En 1348 la Peste noire sévit à Florence. Un toscan cultivé dans les lettres latines mais aussi dans les fabliaux médiévaux et les romans de chevalerie français imagine un genre littéraire nouveau, celui de la nouvelle. Son nom est Giovanni Boccaccio, pour nous Jean Boccace et il imagine que pour fuir la pandémie dix jeunes gens de familles nobles s’installent dans la campagne toscane. Pour s’occuper, ils décident de raconter chacun et chaque jour une histoire sur un thème choisi ou libre. Cela donnera le célébrissime Décaméron, pour « dix jours » multiplié par dix nouvelles par jour…
Au printemps 2020, le Covid 19 sévit dans le monde entier et la France est totalement confinée. Le maître-mot est « distanciation sociale »… Rien à voir avec celle théâtrale de Brecht ! D’ailleurs, les théâtres comme tant d’autres lieux de culture et de vie sociale sont fermés. On parle d’une éventuelle réouverture dans des conditions sanitaires strictes, jauges, masques, distances, etc.
C’est à la croisée de cette référence au père de la littérature italienne en prose et de la situation pandémique que germe en Anne-Laure Liégeois l’idée de Fuir le fléau. Pourquoi ne pas faire des théâtres une campagne toscane ? S’y réfugier en des lieux multiples, scène bien sûr, mais aussi loges, entrée, locaux techniques, salles de travail, etc. en réunissant un petit groupe de spectateurs et un conteur ? Que chaque conteur passe d’un lieu et groupe à l’autre et que donc les histoires tournent et offrent dans leur diversité un divertissement qui sans nier la réalité la fasse à la fois oublier et voir autrement, la dépasser pour mieux y penser. Une fuite assumée loin de la scène sociale de la contamination au moyen de fictions qui, tout en parlant de ce que l’on fuit, permettraient de le mettre à distance, celle paradoxale du théâtre.

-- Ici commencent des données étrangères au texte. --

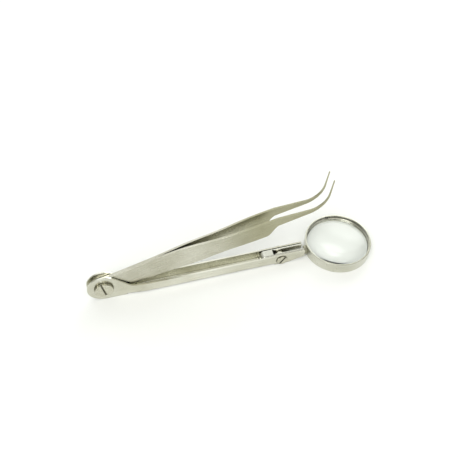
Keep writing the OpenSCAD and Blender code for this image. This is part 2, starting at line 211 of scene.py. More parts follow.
def edge_height(x, tail, swell, grip):
    """Height of a leg's edge: from the tail's radius up to the swell, then down to the
    grip, each an eased step."""
    x = np.asarray(x, float)
    return np.where(x < swell_x, tail + (swell - tail) * ease((x - tail_r) / (swell_x - tail_r)),
                    swell + (grip - swell) * ease((x - swell_x) / (grip_x - swell_x)))


blade_x = shoulder_x + shoulder_len
bend_turn = tip_angle + blade_dip
bend_arc = bend_turn * bend_r
blade_total = blade_len + bend_arc + tip_len


def blade_line(s):
    """Middle line of the blade at distance s: a straight that dips, an arc that turns it
    up and a straight to the point. Returns x, z and the direction's angle."""
    turn = np.clip((s - blade_len) / bend_arc, 0, 1) * bend_turn - blade_dip
    first = np.minimum(s, blade_len)
    last = np.maximum(s - blade_len - bend_arc, 0)
    x = (blade_x + first * math.cos(blade_dip) + bend_r * (math.sin(blade_dip) + np.sin(turn))
         + last * math.cos(tip_angle))
    z = (blade_up - first * math.sin(blade_dip) + bend_r * (math.cos(blade_dip) - np.cos(turn))
         + last * math.sin(tip_angle))
    return x, z, turn


def blade_half_width(s):
    """Half the blade's width: even taper along the straight, then a taper that falls with
    the square of what is left to the point, whose end is rounded off as a half circle."""
    width = np.where(s < blade_len, blade_w + (neck_w - blade_w) * s / blade_len,
                     tip_w + (neck_w - tip_w)
                     * ((blade_total - s) / (blade_total - blade_len)) ** 2)
    left = np.clip((blade_total - s) / (tip_w / 2), 0.06, 1)
    return width / 2 * np.sqrt(1 - (1 - left) ** 2)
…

S’échapper non pas avec ses jambes ou en train comme à la veille du confinement de 2020 mais en s’asseyant dans un théâtre revisité et par les oreilles. Il fallait donc des textes. Anne-Laure Liégeois en fait commande à plusieurs auteur.es de la façon suivante : « Où l’on raconte une histoire sur ce que l’on fuit pour mieux le fuir. »
Fuir le fléau en est le résultat surprenant, réjouissant, novateur, pur moment d’évasion et de réflexion, expérience inédite de théâtre ! L’art de transformer le réel en théâtre à vivre. Véritable dispositif expérimenthéâtral que nous propose en six récits et lieux la metteuse en scène et ses comédiens de la Compagnie Le Festin (avec des alternances) : Alvie Bitemo, Olivier Broche, Vincent Dissez, Olivier Dutilloy, Anne Girouard, Norah Krief, Nelson-Rafaell Madel et Isis Ravel. Les auteurs sont presque vingt et leurs textes tournent aussi d’une ville à l’autre ; par exemple Emmanuelle Bayamack-Tam, Rébecca Déraspe, Leslie Kaplan, Philippe Lançon ou Laurent Mauvignier. Quelle est belle cette histoire de nostalgie amoureuse provoquée par un air de musique jouée dans la rue par un « ennemi invisible » ! Qu’elle est folle et signifiante cette fuite collective en TGV qui finirait en orgie ferroviaire, histoire de conjurer la mort par le sexe ! Qu’elle est vraie cette hystérie provoquée par des boutons ! Qu’elle est judicieuse cette invention de l’épluchecon !
Mais est-ce immoral que de vouloir fuir un fléau collectif ? Fuite d’un temps court, fuite par la pensée et l’imaginaire, fuite avec gel hydraulique et masques chirurgicaux ! Fuite aussi à plusieurs avec un conteur pour passeur et un partage autour d’un verre à la fin… Non, pas du tout immoral mais salutaire ! Voire politique si l’on considère sérieusement la gestion de la crise par les autorités publiques oscillant entre précipitation et autoritarisme. Fuir pour comprendre, pour reprendre goût à la vie. Fuir pour s’en sortir au moins mentalement, « le mental ça compte » et ça se raconte ! Fuir pour reprendre un peu de pouvoir sur les choses…
Jean-Pierre Haddad
À La Piscine, Chatenay-Malabry du 13 au 15 janvier. Le spectacle a été créé en septembre 2021 à L’Équinoxe de Châteauroux, est passé par le Volcan au Havre et sera en tournée à la Filature à Mulhouse les 21 et 22 mai.